Она еще долго причитала, расхваливала его, ненароком трогая то за лицо, то за руку, а он был на седьмом небе, он был так счастлив, что счастливее и радостнее людей просто не бывает.

Начинающему охотнику до одурения нравилась вся таежная наука, которую старик выдавал по чуточным крохам, чтобы как можно дольше держать парня в неведении, держать с открытым ртом. Но работать при этом заставлял как настоящего мужика, не уставая повторять, что работой и только работой тот может отблагодариться за науку таежную, за саму возможность жить в тех местах, где он, старик, был безраздельным хозяином.

И поставил он себя так, что его слово, его требование приобретало здесь силу закона, и даже не закона, а какого-то повеления, ослушаться этого слова значило навлечение на себя неведомой кары, которой молодой охотник боялся гораздо больше, чем внезапного разъяренного медведя.


            * * *


Тайга у них была дальняя, труднодоступная. Угробисто забираться туда, ох угробисто, зато там сами себе хозяева, – ни одна чужая душа не сунется, не появится, не нагрянет нежданно.

И на заброску в те урёмины уходило три дня. Коней в охотсоюзе брали, – по полтиннику за голову в сутки, а только в один конец трое суток, да день на отдых, да обратно трое, – копеечка набегала. Все равно, деваться некуда, приходилось пользоваться услугой.

Раньше подешевле вроде было, так одного коня лишнего прихватывали и мужика брали третьего, чтобы он обратно коней увел.
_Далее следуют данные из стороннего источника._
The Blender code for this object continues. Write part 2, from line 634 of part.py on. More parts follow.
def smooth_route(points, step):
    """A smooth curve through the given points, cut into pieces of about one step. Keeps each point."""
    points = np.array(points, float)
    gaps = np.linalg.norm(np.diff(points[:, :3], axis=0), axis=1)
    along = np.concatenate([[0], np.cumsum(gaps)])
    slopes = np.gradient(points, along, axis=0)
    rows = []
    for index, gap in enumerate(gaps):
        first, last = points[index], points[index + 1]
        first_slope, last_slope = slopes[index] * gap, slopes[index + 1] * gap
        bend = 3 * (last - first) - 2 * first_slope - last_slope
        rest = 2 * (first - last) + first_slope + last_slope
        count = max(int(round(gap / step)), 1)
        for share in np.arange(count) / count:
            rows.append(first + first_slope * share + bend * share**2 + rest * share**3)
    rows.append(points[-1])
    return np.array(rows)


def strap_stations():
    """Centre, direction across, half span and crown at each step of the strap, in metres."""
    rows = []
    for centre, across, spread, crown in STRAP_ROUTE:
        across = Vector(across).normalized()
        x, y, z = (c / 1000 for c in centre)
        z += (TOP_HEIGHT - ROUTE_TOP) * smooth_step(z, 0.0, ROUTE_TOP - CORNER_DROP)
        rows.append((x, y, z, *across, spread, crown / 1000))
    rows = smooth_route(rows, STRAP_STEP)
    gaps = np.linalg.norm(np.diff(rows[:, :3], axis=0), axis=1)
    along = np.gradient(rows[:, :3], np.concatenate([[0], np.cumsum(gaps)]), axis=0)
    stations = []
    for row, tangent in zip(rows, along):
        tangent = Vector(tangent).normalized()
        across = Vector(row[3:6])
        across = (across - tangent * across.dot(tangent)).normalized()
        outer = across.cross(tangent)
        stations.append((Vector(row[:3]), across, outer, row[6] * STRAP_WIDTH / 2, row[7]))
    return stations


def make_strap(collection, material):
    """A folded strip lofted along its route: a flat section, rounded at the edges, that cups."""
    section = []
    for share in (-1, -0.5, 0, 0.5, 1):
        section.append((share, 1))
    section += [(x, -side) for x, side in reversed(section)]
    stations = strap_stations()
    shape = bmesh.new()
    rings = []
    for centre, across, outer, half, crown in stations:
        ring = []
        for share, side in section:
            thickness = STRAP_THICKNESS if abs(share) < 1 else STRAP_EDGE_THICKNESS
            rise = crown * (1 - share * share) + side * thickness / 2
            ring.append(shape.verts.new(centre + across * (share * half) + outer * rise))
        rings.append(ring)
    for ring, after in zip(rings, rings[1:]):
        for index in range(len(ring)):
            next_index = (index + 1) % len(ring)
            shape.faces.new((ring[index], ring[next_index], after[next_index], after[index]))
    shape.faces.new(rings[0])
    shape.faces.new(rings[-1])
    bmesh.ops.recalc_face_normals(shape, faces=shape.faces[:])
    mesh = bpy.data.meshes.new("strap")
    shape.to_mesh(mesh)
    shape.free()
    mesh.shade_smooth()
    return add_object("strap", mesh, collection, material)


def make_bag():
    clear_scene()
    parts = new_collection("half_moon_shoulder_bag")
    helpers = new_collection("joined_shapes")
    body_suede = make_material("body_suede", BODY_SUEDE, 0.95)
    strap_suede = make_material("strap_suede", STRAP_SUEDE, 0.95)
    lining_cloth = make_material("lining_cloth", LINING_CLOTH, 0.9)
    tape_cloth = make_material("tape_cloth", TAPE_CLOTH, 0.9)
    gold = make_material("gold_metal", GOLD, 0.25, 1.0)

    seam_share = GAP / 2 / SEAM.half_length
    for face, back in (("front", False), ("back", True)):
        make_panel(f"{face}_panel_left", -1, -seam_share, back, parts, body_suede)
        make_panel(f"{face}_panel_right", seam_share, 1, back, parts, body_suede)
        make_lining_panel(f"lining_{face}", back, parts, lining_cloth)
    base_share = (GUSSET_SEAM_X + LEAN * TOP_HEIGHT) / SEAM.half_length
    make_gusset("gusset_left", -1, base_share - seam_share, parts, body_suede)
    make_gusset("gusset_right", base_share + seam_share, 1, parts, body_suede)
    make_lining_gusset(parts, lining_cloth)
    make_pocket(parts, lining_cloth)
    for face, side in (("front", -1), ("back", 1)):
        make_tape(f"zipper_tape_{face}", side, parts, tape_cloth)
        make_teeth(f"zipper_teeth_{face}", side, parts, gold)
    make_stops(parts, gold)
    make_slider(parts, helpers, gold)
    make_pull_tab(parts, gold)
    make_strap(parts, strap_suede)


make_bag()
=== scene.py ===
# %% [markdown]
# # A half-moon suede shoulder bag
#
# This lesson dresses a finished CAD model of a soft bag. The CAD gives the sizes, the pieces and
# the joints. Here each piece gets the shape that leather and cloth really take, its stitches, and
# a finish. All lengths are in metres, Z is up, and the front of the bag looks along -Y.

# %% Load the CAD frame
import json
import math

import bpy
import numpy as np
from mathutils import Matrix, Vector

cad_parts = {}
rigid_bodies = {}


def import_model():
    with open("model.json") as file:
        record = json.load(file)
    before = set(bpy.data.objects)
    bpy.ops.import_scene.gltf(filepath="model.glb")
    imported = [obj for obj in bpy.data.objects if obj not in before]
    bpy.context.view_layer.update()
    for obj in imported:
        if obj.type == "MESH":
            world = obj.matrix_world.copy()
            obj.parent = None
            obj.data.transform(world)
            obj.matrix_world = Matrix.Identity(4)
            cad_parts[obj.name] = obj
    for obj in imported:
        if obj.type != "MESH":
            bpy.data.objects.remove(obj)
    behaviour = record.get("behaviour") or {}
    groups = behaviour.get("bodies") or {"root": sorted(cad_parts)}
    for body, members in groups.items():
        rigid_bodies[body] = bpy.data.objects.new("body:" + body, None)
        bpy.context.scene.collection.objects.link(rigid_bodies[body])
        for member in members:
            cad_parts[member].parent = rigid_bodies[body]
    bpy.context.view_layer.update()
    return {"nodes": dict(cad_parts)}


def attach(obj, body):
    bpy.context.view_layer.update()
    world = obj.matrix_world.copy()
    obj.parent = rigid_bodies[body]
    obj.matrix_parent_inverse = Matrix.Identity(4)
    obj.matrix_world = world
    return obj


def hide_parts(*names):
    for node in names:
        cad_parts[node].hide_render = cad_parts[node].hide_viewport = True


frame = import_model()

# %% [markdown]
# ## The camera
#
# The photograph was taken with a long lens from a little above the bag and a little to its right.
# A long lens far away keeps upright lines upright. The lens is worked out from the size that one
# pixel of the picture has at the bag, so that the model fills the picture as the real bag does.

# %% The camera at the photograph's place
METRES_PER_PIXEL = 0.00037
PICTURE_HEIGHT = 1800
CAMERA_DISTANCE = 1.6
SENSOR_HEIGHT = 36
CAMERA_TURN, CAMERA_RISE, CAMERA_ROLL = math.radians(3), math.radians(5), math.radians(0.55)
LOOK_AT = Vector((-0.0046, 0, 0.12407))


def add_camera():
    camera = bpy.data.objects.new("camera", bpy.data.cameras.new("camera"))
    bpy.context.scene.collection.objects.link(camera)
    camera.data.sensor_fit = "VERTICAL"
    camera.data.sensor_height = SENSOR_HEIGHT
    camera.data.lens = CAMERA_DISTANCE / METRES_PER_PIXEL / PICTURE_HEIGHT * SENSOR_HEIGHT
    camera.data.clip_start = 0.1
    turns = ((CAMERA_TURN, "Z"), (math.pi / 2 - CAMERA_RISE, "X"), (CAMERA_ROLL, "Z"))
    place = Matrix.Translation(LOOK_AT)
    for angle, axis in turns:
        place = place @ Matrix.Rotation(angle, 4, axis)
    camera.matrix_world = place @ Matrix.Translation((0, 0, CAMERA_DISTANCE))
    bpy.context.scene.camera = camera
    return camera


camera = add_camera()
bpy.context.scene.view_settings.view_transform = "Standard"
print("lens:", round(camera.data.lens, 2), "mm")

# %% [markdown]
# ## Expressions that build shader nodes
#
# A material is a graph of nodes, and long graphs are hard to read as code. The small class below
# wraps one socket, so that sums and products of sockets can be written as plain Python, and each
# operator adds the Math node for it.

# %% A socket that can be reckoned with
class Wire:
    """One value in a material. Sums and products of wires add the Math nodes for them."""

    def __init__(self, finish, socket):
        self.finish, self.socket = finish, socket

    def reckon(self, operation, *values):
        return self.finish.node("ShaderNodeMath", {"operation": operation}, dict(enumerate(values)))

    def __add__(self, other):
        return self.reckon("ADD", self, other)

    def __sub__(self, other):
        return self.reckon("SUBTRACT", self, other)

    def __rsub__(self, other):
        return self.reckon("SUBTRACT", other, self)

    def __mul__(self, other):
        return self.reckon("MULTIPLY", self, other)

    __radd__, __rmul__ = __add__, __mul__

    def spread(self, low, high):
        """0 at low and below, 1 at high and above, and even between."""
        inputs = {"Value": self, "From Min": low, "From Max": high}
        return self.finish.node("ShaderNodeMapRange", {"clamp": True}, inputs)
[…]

Но все же затраты, – за спасибо никто тебе не поедет тайгу ломать, значит бутылку ставить надо, а то и две.

Теперь же сами стали управляться, никого не берут. Завезутся, старик остаётся зимовье в порядок приводить после лета, бутор разбирать, а парень обратно едет, коней выводит. Сдаст коней и пешочком снова в тайгу. Налегке-то добро, шагай да шагай, башкой в разные стороны ворочай, любуйся. Песенки всякие в голове крутятся, хорошо.
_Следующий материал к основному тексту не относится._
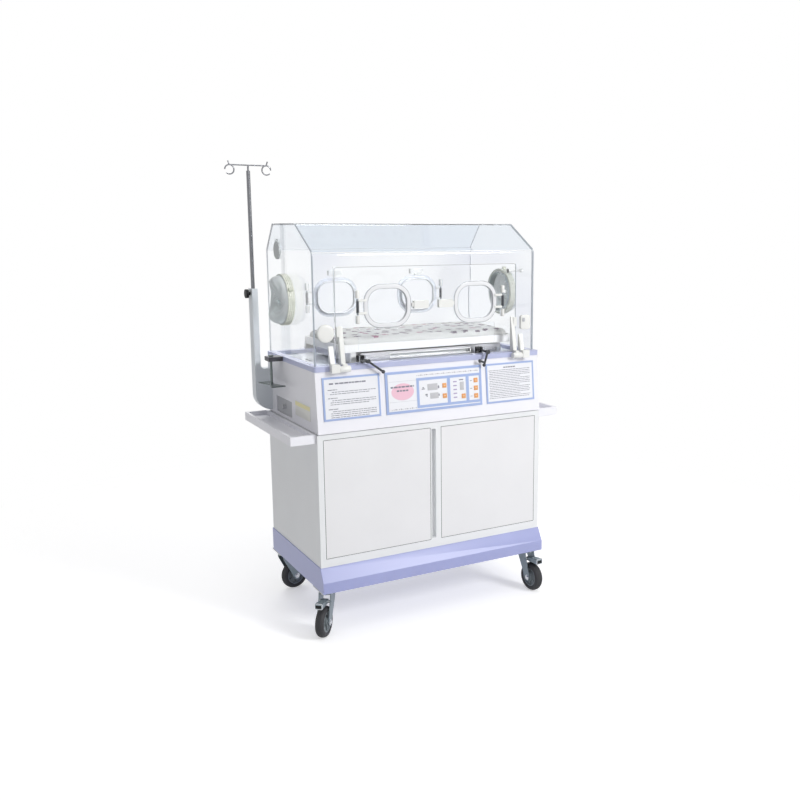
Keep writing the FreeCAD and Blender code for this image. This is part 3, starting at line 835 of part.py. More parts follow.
# casters: fixed plates with king pins; each fork turns on its king pin, each wheel on its axle
corners = [("front_left", "-casterX", "-casterY", "turnFrontLeft"), ("front_right", "casterX", "-casterY", "turnFrontRight"),
           ("back_left", "-casterX", "casterY", "turnBackLeft"), ("back_right", "casterX", "casterY", "turnBackRight")]
plates = []
for name, x, y, turn in corners:
    plate = box("casterPlate" + name, (f"{x}-plateWide/2", f"{y}-plateLong/2", "plinthBottom-plateThick"), (f"{x}+plateWide/2", f"{y}+plateLong/2", "plinthBottom"))
    king = rod("kingPin" + name, "kingRound", (x, y, "plinthBottom-plateThick-kingLong"), "kingLong+1")
    plates.append(fuse("casterTop" + name, plate, king))
done(group("casterPlateSet", *plates), "caster_plates")
for name, x, y, turn in corners:
    crown = rod("forkCrown" + name, "crownRound", ("0", "0", "crownLow"), "crownTop-crownLow")
    legs = []
    for i, low in enumerate(("-forkOuter", "forkOuter-forkThick")):
        leg = prism(f"forkLeg{name}{i}", "XZ_Plane", [("-crownRound*0.8", "crownTop-3"), ("-crownRound*0.7", "crownLow-14"), ("trail-12", "wheelRound-6"),
                                                     ("trail-5", "wheelRound-13"), ("trail+5", "wheelRound-13"), ("trail+13", "wheelRound+2"),
                                                     ("crownRound", "crownLow-10"), ("crownRound*0.9", "crownTop-3")], "forkThick", False, True)
        seat(leg, ("0", low, "0"))
        legs.append(leg)
    axle = rod("forkAxle" + name, "axleRound", ("trail", "-forkOuter-2", "wheelRound"), "2*forkOuter+4", "y")
    solid = fuse("forkSolid" + name, crown, *legs, axle)
    tools = [rod("kingBore" + name, "kingRound+boreGap", ("0", "0", "crownLow-3"), "crownTop-crownLow+4")]
    if name.startswith("front"):
        tools.append(rod("pedalBore" + name, "pedalPin+boreGap", ("pedalX", "-forkOuter-1", "pedalZ"), "2*forkOuter+2", "y"))
    done(cut("forkCut" + name, solid, *tools), "caster_fork_" + name, (x, y, "0"), (0, 0, 1), turn)
    wheel = newBody("wheelSolid" + name)
    tyre = wheel.newObject("PartDesign::Revolution", "wheelTurned" + name)
    tyre.Profile = outline(wheel, "XZ_Plane", [
        ("axleRound+boreGap", "-hubHalf"), ("hubRound", "-hubHalf"), ("hubRound", "-wheelHalf+3"), ("wheelRound-16", "-wheelHalf+3"),
        ("wheelRound-12", "-wheelHalf"), ("wheelRound-tyreEdge", "-wheelHalf"), ("wheelRound-2", "-wheelHalf+5"), ("wheelRound", "-wheelHalf+10"),
        ("wheelRound", "wheelHalf-10"), ("wheelRound-2", "wheelHalf-5"), ("wheelRound-tyreEdge", "wheelHalf"), ("wheelRound-12", "wheelHalf"),
        ("wheelRound-16", "wheelHalf-3"), ("hubRound", "wheelHalf-3"), ("hubRound", "hubHalf"), ("axleRound+boreGap", "hubHalf")], "wheelOutline" + name)
    tyre.ReferenceAxis = (axisOf(wheel, "Z_Axis"), [""])
    tyre.Angle = 360
    seat(wheel, ("trail", "0", "wheelRound"), (1, 0, 0), 90)
    holder = group("wheelHeld" + name, wheel)
    done(holder, "caster_wheel_" + name, (x, y, "0"), (0, 0, 1), turn)
    if name.startswith("front"):
        outer = box("pedalOuter" + name, ("pedalX-6", "-pedalHalf", "pedalZ-pedalTall/2"), ("pedalX+pedalLong", "pedalHalf", "pedalZ+pedalTall/2"))
        inner = box("pedalInner" + name, ("pedalX+8", "-pedalHalf+pedalWall", "pedalZ-pedalTall/2-1"), ("pedalX+pedalLong-pedalWall", "pedalHalf-pedalWall", "pedalZ+pedalTall/2-pedalWall"))
        pin = rod("pedalPin" + name, "pedalPin", ("pedalX", "-forkOuter", "pedalZ"), "2*forkOuter", "y")
        done(fuse("pedalSolid" + name, cut("pedalShell" + name, outer, inner), pin), "brake_pedal_" + name, (x, y, "0"), (0, 0, 1), turn)

doc.recompute()
faults = [o.Name for o in doc.Objects if "Invalid" in o.State or "Error" in o.State]
faults += [label for label, obj in finished.items() if obj.Shape.isNull() or not obj.Shape.isValid()]
if faults:
    raise RuntimeError("not built: " + ", ".join(faults))
for label, obj in finished.items():
    obj.Shape.exportStep(f"parts/{label}.step")
print(len(finished), "pieces written")
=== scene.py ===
import bmesh
import bpy
import math
import numpy as np
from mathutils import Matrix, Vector


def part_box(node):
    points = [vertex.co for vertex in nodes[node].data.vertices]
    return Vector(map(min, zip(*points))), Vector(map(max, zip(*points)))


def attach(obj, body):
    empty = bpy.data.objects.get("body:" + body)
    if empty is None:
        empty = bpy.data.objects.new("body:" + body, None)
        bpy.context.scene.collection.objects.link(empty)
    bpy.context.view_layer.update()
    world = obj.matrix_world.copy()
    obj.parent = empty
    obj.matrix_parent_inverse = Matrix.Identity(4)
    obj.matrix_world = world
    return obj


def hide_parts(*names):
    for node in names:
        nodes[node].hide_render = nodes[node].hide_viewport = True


# Looks of an infant incubator on casters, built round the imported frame. Metres, +X right, +Y back, +Z up.
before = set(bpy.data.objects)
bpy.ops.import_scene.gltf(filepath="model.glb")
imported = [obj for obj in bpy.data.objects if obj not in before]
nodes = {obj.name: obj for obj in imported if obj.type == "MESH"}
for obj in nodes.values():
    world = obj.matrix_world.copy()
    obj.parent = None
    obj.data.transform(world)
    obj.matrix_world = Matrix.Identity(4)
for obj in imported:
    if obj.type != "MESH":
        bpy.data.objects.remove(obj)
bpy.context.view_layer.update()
tau = 2 * math.pi
mm = 0.001


# shapes worked out with numpy

def joined(*parts):
    # several (points, faces) pairs as one, the faces' numbers shifted by the points before them
    points, faces, count = [], [], 0
    for some, flat in parts:
        points.append(some)
        faces += [[i + count for i in face] for face in flat]
        count += len(some)
    return np.concatenate(points), faces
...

Но как о старике, о напарнике своем вспоминал, сразу все опускалось, тяжелела тропинка, а в затылке что-то позвякивать начинало, будто железки какие.

Охотились они вместе уже давно, лет пять однако, должны бы уже и притереться, приобвыкнуть, а что-то не получается никак, будто в работниках у старого, постоянно под давлением каким-то. Опять же, свободу он дает, – охоться вволю, по пятам не рыщет, но есть причина, которая держит их на расстоянии, оттопыривает одного от другого.
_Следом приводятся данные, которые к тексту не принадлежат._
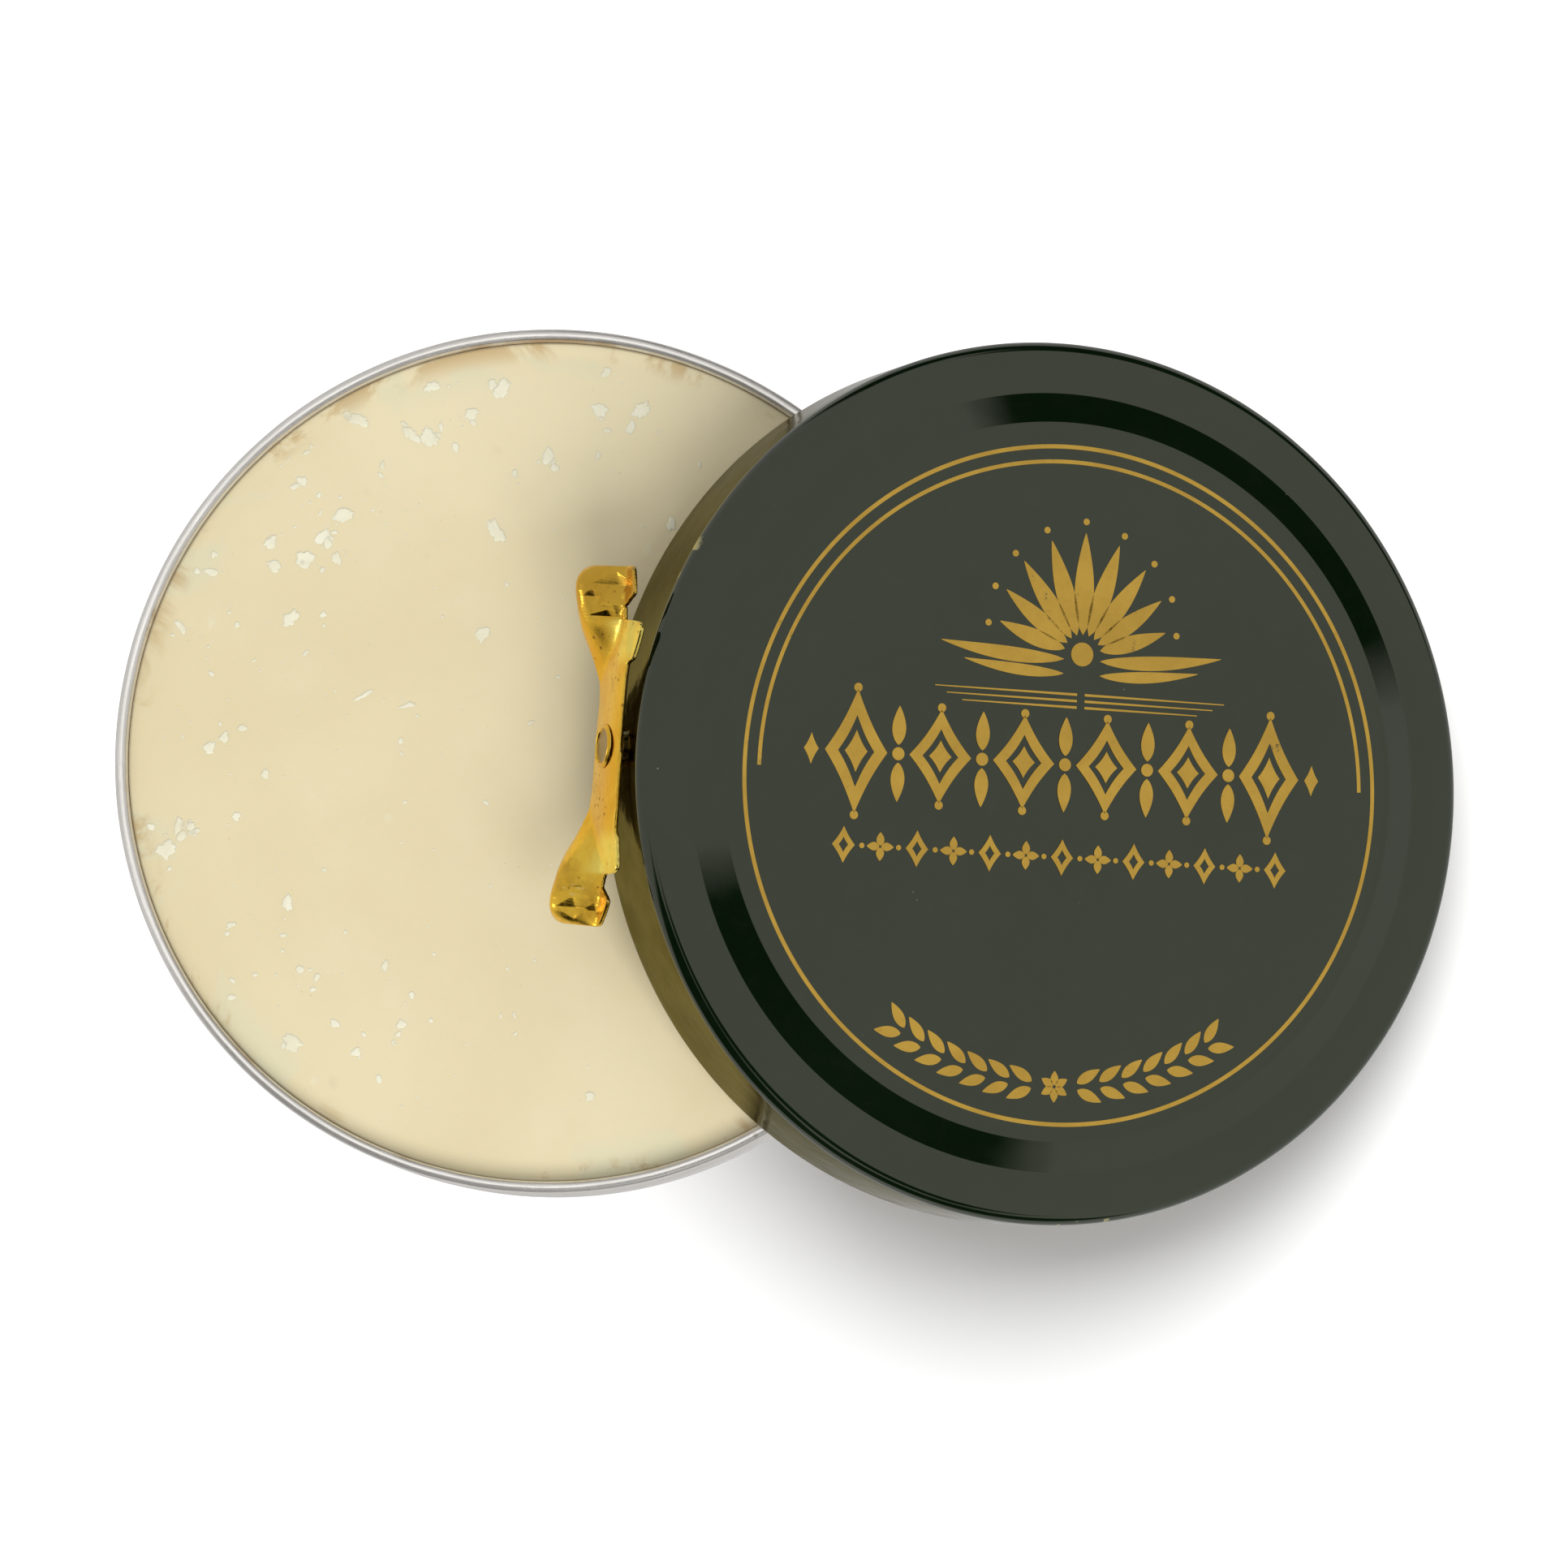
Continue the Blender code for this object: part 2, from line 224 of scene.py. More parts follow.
class Graph:
    """A small wrapper that keeps node set-up short."""

    def __init__(self, name):
        self.material = bpy.data.materials.new(name)
        self.material.use_nodes = True
        self.tree = self.material.node_tree
        self.shader = self.tree.nodes["Principled BSDF"]
        self.coord = self.new("ShaderNodeAttribute", attribute_name="local").outputs["Vector"]

    def new(self, kind, sockets=None, **settings):
        node = self.tree.nodes.new(kind)
        for key, value in settings.items():
            setattr(node, key, value)
        for key, value in (sockets or {}).items():
            self.put(value, node.inputs[key])
        return node

    def put(self, value, socket):
        if isinstance(value, bpy.types.NodeSocket):
            self.tree.links.new(value, socket)
        elif value is not None:
            socket.default_value = value

    def math(self, operation, a, b=None):
        return self.new("ShaderNodeMath", {0: a, 1: b}, operation=operation).outputs[0]

    def times(self, a, b):
        return self.math("MULTIPLY", a, b)

    def plus(self, a, b):
        return self.math("ADD", a, b)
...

…Этот к старику за все лето ни разу в дом не зайдет.

И всё брови сводит, всё бычится чего-то. Или что прознал недоброе, или просто блазнится. Бабка, когда упрашивала молодого взять с собой в охоту, уму-разуму научить, обещала золотые горы и берега шелковые. А что выходит?

Нет, напарник он получился неплохой, охотится старательно, да и на таборе шибко-то не присядет, не глядит на то, что старик лежит да покряхтывает. Нет, крутится исправно, дед уж забыл как собакам варить, дров, опять же, наколоть, натаскать, покушать сготовить, – все делает. И котомищу против дедовой чуть не втрое берет. Но вот бычится что-то, из года в год все шибче, все откровенней взглядывает.

А тут вообще выпрягся, позволил себе голос повысить.

Правда, заворчал-то он грубовато на печку вроде, – что ты, мол, будешь сегодня работать или нет?! Даже ичигом ткнул в дверку, но старик-то понял, что не на печку ярится напарник, на него. А сердится за то, что кое-какие сладости дед не выставил на общий стол, а один пользует, мед например, да и варенье тоже со своего краю стола поставил и не предлагает.

Да он бы, скорее всего, и не притронулся даже к тому варенью с медом, так надо же человеком быть, – предложи, – ведь всю зиму бедовать вместе, а что далее будет, коль с самого начала себячествовать стали.